Sonic Battle is a game which you should be able to pick up and then put down. But sadly, it's one you'll pick up, wonder why you ever bothered, put it down and never touch it again. It's weak, shallow gameplay offers very little to those who play fighting games and as a Super Smash Bros. clone, it falls far, far short. I never did get a chance to play the game's multiplayer, but I had a hard enough time tracking down a copy of the game, let alone 3 more so I could coerce people around me to waste a solid hour or so on this awfulness. I am staggered to think how this game could get worse than it already is, really. There's no compelling narrative, no decent gameplay, no alluring soundtrack... All it has going for it is nice visuals and a unique art style, which hardly makes a good game in my books. And now I have to subject myself to the last Gameboy Advance Sonic game for next week. Joy of joys.
It's boring, too bound to a single character; Emerl, which you feel nothing for.

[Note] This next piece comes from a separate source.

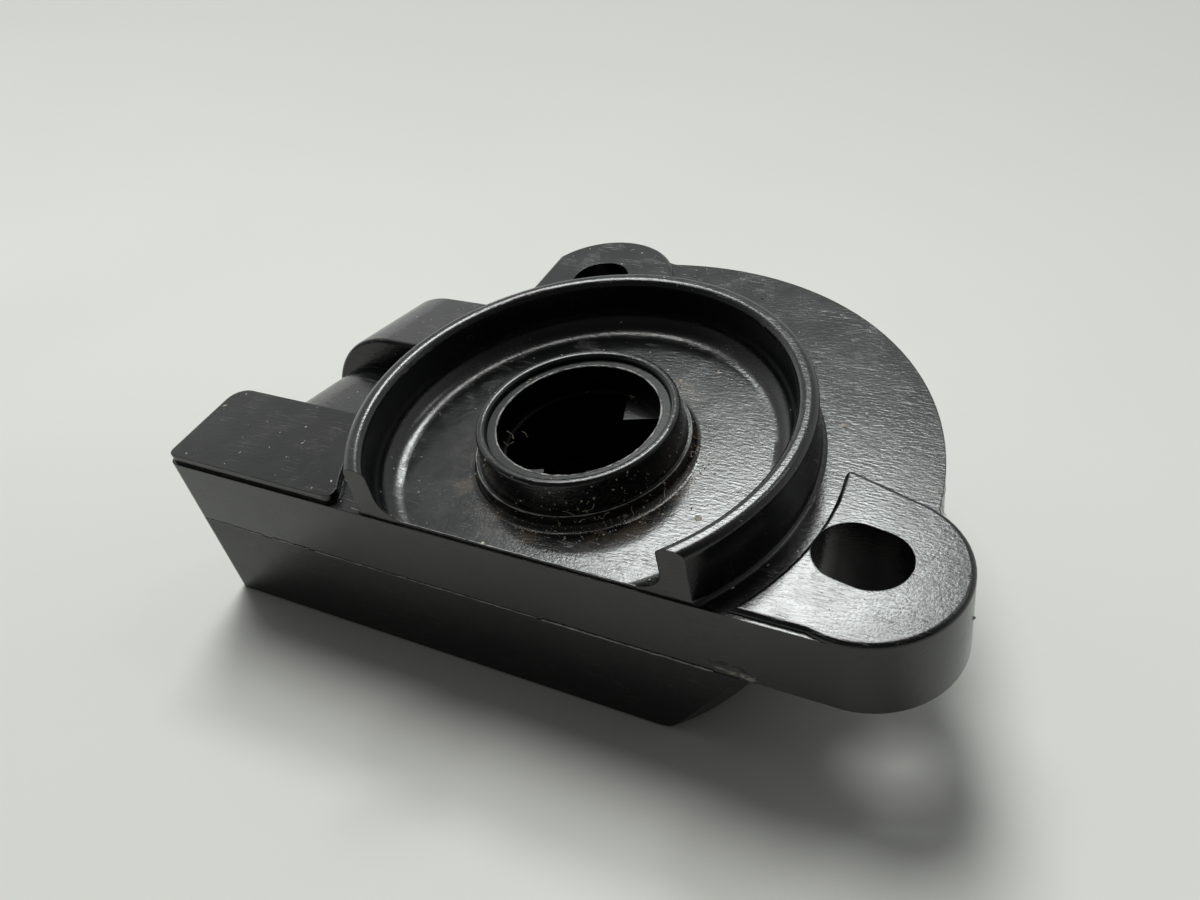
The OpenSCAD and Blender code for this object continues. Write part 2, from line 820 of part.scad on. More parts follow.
module return_spring() {
    // The fixed leg runs in to the coil's top turn, and the coil winds down from there
    steps = ceil(20 * coil_turns);
    radial = [cos(coil_start_deg), sin(coil_start_deg), 0];
    across = [-sin(coil_start_deg), cos(coil_start_deg), 0];
    height = [0, 0, 1];
    coil_pts = [for (k = [1:steps])
        let (t = coil_start_deg + 360 * coil_turns * k / steps)
        [coil_r * cos(t), coil_r * sin(t), coil_top_z - coil_pitch * coil_turns * k / steps]];
    coil_out = [for (k = [1:steps])
        let (t = coil_start_deg + 360 * coil_turns * k / steps) [cos(t), sin(t), 0]];
    color(steel) wire_run(
        concat([radial * fixed_leg_r + height * coil_top_z,
                radial * coil_r + height * coil_top_z], coil_pts),
        concat([across, across + radial], coil_out), [for (k = [0:steps + 1]) height], wire_d);
}

module spring_leg() {
    // The moving leg: it starts at the coil's lower end and drops into the rotor's flange
    steps = 4;
    height = [0, 0, 1];
    angles = [for (k = [0:steps]) leg_start_deg + leg_run_deg * k / steps];
    radials = [for (a = angles) [cos(a), sin(a), 0]];
    onward = [-sin(angles[steps]), cos(angles[steps]), 0];
    color(steel) wire_run(
        concat([for (v = radials) v * coil_r + height * coil_z],
               [radials[steps] * coil_r + height * (hub_bottom - leg_depth)]),
        concat(radials, [radials[steps]]),
        concat([for (k = [1:steps]) height], [height + onward, onward]), wire_d);
}

module leg_hole() {
    rotate(leg_start_deg + leg_run_deg) translate([coil_r, 0, hub_bottom - leg_depth - fit]) {
        cylinder(d = wire_d + 2 * fit, h = leg_depth + 1);
    }
}

// Element
module board_plan() {
    difference() {
        intersection() {
            circle(board_r);
            above_front(inner_front_y + board_clear);
        }
        beside_plug(-wall - board_clear);
    }
    translate([inner_left_x + board_clear, inner_front_y + board_clear]) {
        square([-inner_left_x - board_clear, inner_back_y - inner_front_y - 2 * board_clear]);
    }
}

module element_board() {
    color(board_cream) translate([0, 0, board_z]) linear_extrude(board_t) difference() {
        board_plan();
        circle(cup_r + board_clear);
    }
}

module track(r) {
    span = 130;
    start = arm_deg - 15;
    color(carbon) translate([0, 0, board_top]) linear_extrude(track_t) intersection() {
        difference() {
            circle(r + track_w / 2);
            circle(r - track_w / 2);
        }
        polygon([[0, 0], polar(beyond, start), polar(beyond, start + span / 2),
                 polar(beyond, start + span)]);
    }
}

module resistive_track() { track(track_outer_r); }
module collector_track() { track(track_inner_r); }

module contact_pad(i) {
    color(silver_ink) translate([blade_x[i] - pad_w / 2, drop_y - pad_len / 2, board_top]) {
        cube([pad_w, pad_len, track_t]);
    }
}

module terminal(i) {
    // A bent strip: the blade runs through the neck into the box, then drops to a foot over the board
    half = blade_t / 2;
    rise = half / cos(plug_tilt_deg);
    slope = tan(plug_tilt_deg);
    bend_z = -plug_depth + (plug_y - drop_y) * slope;
    tip = bulkhead + blade_reach;
    function along(d, up) = [plug_y + d * cos(plug_tilt_deg) + up * sin(plug_tilt_deg),
                             -plug_depth - d * sin(plug_tilt_deg) + up * cos(plug_tilt_deg)];
    color(brass) translate([blade_x[i] - blade_w / 2, 0, 0]) rotate([90, 0, 90]) linear_extrude(blade_w) {
        polygon([[drop_y - foot_half, foot_z], [drop_y + foot_half, foot_z],
                 [drop_y + foot_half, foot_z + foot_t], [drop_y + half, foot_z + foot_t],
                 [drop_y + half, bend_z - rise - half * slope],
                 along(tip - blade_t, -half), along(tip, -half / 2),
                 along(tip, half / 2), along(tip - blade_t, half),
                 [drop_y - half, bend_z + rise + half * slope],
                 [drop_y - half, foot_z + foot_t], [drop_y - foot_half, foot_z + foot_t]]);
    }
}

module contact_spring(i) {
    // A bowed strip between the terminal's foot and the pad
    gap = foot_z - board_top - track_t;
    r = gap / 2;
    color(brass) translate([blade_x[i] - 0.6, drop_y, board_top + track_t + r]) rotate([90, 0, 90]) {
        linear_extrude(1.2) difference() {
            circle(r);
            circle(r - 0.15);
            translate([-r - 1, -0.3]) square([r + 1, 0.6]);
        }
    }
}

module thrust_spring() {
    color(steel) translate([0, 0, journal_end - 0.7]) rotate_extrude() {
        polygon([[thrust_in_r, 0], [thrust_out_r, thrust_rise], [thrust_out_r, thrust_rise + thrust_t],
                 [thrust_in_r, thrust_t]]);
    }
}

// Rotor
module lug_plan() {
    // A lug: the part of the bore beyond a right-angled edge that points at the axis
    intersection() {
        circle(socket_r + 0.2);
        translate([lug_edge_r, 0]) rotate(45) translate([0, -20]) square([20, 20]);
    }
}

module rotor_body() {
    difference() {
        translate([0, 0, hub_bottom]) cylinder(r = hub_r, h = hub_top - hub_bottom);
        translate([0, 0, -hub_bore_depth]) cylinder(r = socket_r, h = 20);
        translate([0, 0, mouth_z]) cylinder(r = hub_bore_r, h = 20);
    }
    for (s = [0, 180]) rotate(lug_deg + s) translate([0, 0, -hub_bore_depth - eps]) {
        linear_extrude(hub_bore_depth + lug_top) lug_plan();
    }
    translate([0, 0, rotor_flange_z]) linear_extrude(rotor_flange_t) {
        circle(rotor_flange_r);
        rotate(arm_deg) translate([0, -arm_w / 2]) square([arm_r, arm_w]);
    }
    translate([0, 0, journal_end]) cylinder(r = journal_r, h = rotor_flange_z - journal_end + eps);
}

module rotor() {
    color(black_plastic) difference() {
        rotor_body();
        leg_hole();
    }
}

module wiper_plate() {
    inset = 0.4;
    color(steel) rotate(arm_deg) translate([hub_r, -arm_w / 2 + inset, rotor_flange_z - plate_t]) {
        cube([arm_r - hub_r - inset, arm_w - 2 * inset, plate_t]);
    }
}

module wiper(r) {
    // Three spring fingers on one strip, sloping from the plate down to the track
    top = rotor_flange_z - plate_t;
    tip = track_top + wiper_clear;
    back = finger_back;
    run = finger_run;
    pitch = finger_pitch;
    color(brass) rotate(arm_deg) {
        for (k = [-1:1]) translate([r + k * pitch - finger_w / 2, 0, 0]) {
            rotate([90, 0, 90]) linear_extrude(finger_w) {
                polygon([[back, top], [back, top - finger_t], [back - run, tip],
                         [back - run - finger_t, tip], [back - run - finger_t, tip + finger_t],
                         [back - 1, top]]);
            }
        }
        translate([r - pitch - finger_w / 2, back - root_w, top - finger_t]) {
            cube([2 * pitch + finger_w, root_w, finger_t]);
        }
    }
}

module wiper_resistive() { wiper(track_outer_r - 0.1); }
module wiper_collector() { wiper(track_inner_r); }

housing();
back_cover();
cover_seal();
shaft_seal();
seal_keeper();
return_spring();
element_board();
resistive_track();
collector_track();
terminal(0);  // terminal_1
terminal(1);  // terminal_2
terminal(2);  // terminal_3
contact_pad(0);  // contact_pad_1
contact_pad(1);  // contact_pad_2
contact_pad(2);  // contact_pad_3
contact_spring(0);  // contact_spring_1
contact_spring(1);  // contact_spring_2
contact_spring(2);  // contact_spring_3
thrust_spring();
rotor();
spring_leg();
wiper_plate();
wiper_resistive();
wiper_collector();
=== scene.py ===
"""Dresses the throttle position sensor: black moulded plastic with its grain, wear, flash and dust,
the finishes of the pieces inside, and a pale table under soft light."""
import math
import random

import bpy
from mathutils import Matrix, Vector


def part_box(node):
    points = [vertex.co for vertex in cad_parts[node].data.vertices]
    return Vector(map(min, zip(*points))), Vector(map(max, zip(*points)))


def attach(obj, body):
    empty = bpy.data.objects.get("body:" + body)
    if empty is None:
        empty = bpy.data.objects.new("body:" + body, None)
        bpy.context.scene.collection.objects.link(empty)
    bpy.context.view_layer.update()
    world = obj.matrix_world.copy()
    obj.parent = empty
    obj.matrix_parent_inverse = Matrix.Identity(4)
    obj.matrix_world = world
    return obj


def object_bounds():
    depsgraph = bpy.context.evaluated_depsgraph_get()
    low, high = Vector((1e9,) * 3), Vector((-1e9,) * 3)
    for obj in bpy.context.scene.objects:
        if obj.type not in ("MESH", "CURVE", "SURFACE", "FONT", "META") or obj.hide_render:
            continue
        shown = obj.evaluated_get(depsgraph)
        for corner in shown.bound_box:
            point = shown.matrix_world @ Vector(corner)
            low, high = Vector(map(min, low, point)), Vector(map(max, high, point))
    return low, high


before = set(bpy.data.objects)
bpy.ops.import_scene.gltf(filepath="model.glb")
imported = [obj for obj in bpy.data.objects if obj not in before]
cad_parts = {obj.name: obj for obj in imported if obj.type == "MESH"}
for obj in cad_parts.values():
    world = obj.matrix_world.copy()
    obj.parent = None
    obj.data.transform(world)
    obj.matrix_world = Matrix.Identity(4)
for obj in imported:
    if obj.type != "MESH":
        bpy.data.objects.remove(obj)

CAD_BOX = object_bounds()

bl_info = {
    "name": "Throttle Position Sensor",
    "version": (1, 0, 0),
    "blender": (4, 5, 0),
    "location": "View3D > Sidebar > Sensor",
    "description": "Finishes a throttle position sensor and sets it on a table",
    "category": "Object",
}

MM = 0.001
TABLE_Z = CAD_BOX[0][2]

# Places on the sensor, from the rotor's axis and the mounting pads
FRONT_Y = -11.85 * MM      # flat front wall
JOINT_Z = -7.2 * MM        # joint between the housing and the cover, on the front wall
ABOVE_Z = 12 * MM          # clear of the whole top, where looks down on it start
HUB_MOUTH = 6.58 * MM      # radius of the hub's mouth, under its burr
COLLAR_LINE_Z = 1.1 * MM   # height of the mould line round the collar
COLLAR_LINE = 8.66 * MM    # radius of that line
COLLAR_SIDE = 8.0 * MM     # the collar's sloping side lies between this radius
COLLAR_FOOT = 8.75 * MM    # and this one
RIM = 27.5 * MM            # radius of the fan's round rim


# Settings

class SensorSizes(bpy.types.PropertyGroup):
    """Sizes of the small pieces that moulding, wear and dust leave on the sensor."""
    flash_height: bpy.props.FloatProperty(
        name="Flash height", description="Height of the thin flash along the joint", default=0.14 * MM,
        min=0, unit="LENGTH", precision=5)
    flash_proud: bpy.props.FloatProperty(
        name="Flash proud", description="How far the flash stands out of the wall", default=0.055 * MM,
        min=0, unit="LENGTH", precision=5)
    burr: bpy.props.FloatProperty(
        name="Hub burr", description="Radius of the ragged burr on the hub's mouth", default=0.095 * MM,
        min=0, unit="LENGTH", precision=5)
    scar_length: bpy.props.FloatProperty(
        name="Scar length", description="Length of the scuffed scar on the front wall", default=4.4 * MM,
        min=0, unit="LENGTH", precision=5)
    scar_height: bpy.props.FloatProperty(
        name="Scar height", description="Height of the scuffed scar on the front wall", default=1.3 * MM,
        min=0, unit="LENGTH", precision=5)
    grain: bpy.props.FloatProperty(
        name="Dust grain", description="Usual width of a grain of dust", default=0.16 * MM,
        min=0, unit="LENGTH", precision=5)
    lint: bpy.props.FloatProperty(
        name="Lint thickness", description="Radius of a fibre of lint", default=0.016 * MM,
        min=0, unit="LENGTH", precision=6)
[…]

AI is cheap, controls are terrible and there are large flaws in fundamental things like hit detection.
Great for their time, especially given the lack of proper 3D implementation going on at that time with the Gameboy Advance.
It's not as memorable, catchy or likeable as prior instalments to the Advance-line of Sonic games.
10 Hours
The game has fair length, but not that this speaks much for it. Most of it'll be battles which you'll hate and then story, which you'll hate. It's a lose-lose situation, really.